### Task details
Copy out every line of the data exactly.

### Data shown
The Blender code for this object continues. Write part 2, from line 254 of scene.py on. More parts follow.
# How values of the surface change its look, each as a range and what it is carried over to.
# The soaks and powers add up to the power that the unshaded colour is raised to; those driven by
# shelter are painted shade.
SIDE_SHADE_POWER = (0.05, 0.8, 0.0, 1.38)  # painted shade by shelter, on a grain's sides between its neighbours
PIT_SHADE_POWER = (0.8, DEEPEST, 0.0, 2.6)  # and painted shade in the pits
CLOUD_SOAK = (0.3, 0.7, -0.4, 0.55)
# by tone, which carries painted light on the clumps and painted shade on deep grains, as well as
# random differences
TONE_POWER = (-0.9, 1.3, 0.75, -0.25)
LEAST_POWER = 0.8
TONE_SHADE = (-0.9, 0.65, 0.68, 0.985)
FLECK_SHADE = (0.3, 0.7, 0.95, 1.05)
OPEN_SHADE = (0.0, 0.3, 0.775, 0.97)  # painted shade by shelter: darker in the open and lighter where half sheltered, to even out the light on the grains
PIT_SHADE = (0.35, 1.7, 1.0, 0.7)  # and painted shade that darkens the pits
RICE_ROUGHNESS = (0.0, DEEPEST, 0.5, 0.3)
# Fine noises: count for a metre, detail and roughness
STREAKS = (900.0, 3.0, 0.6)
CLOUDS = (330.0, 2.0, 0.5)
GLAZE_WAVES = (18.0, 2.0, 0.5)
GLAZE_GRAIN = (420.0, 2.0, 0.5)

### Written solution
The Blender code for this object continues. Write part 2, from line 254 of scene.py on. More parts follow.
# How values of the surface change its look, each as a range and what it is carried over to.
# The soaks and powers add up to the power that the unshaded colour is raised to; those driven by
# shelter are painted shade.
SIDE_SHADE_POWER = (0.05, 0.8, 0.0, 1.38)  # painted shade by shelter, on a grain's sides between its neighbours
PIT_SHADE_POWER = (0.8, DEEPEST, 0.0, 2.6)  # and painted shade in the pits
CLOUD_SOAK = (0.3, 0.7, -0.4, 0.55)
# by tone, which carries painted light on the clumps and painted shade on deep grains, as well as
# random differences
TONE_POWER = (-0.9, 1.3, 0.75, -0.25)
LEAST_POWER = 0.8
TONE_SHADE = (-0.9, 0.65, 0.68, 0.985)
FLECK_SHADE = (0.3, 0.7, 0.95, 1.05)
OPEN_SHADE = (0.0, 0.3, 0.775, 0.97)  # painted shade by shelter: darker in the open and lighter where half sheltered, to even out the light on the grains
PIT_SHADE = (0.35, 1.7, 1.0, 0.7)  # and painted shade that darkens the pits
RICE_ROUGHNESS = (0.0, DEEPEST, 0.5, 0.3)
# Fine noises: count for a metre, detail and roughness
STREAKS = (900.0, 3.0, 0.6)
CLOUDS = (330.0, 2.0, 0.5)
GLAZE_WAVES = (18.0, 2.0, 0.5)
GLAZE_GRAIN = (420.0, 2.0, 0.5)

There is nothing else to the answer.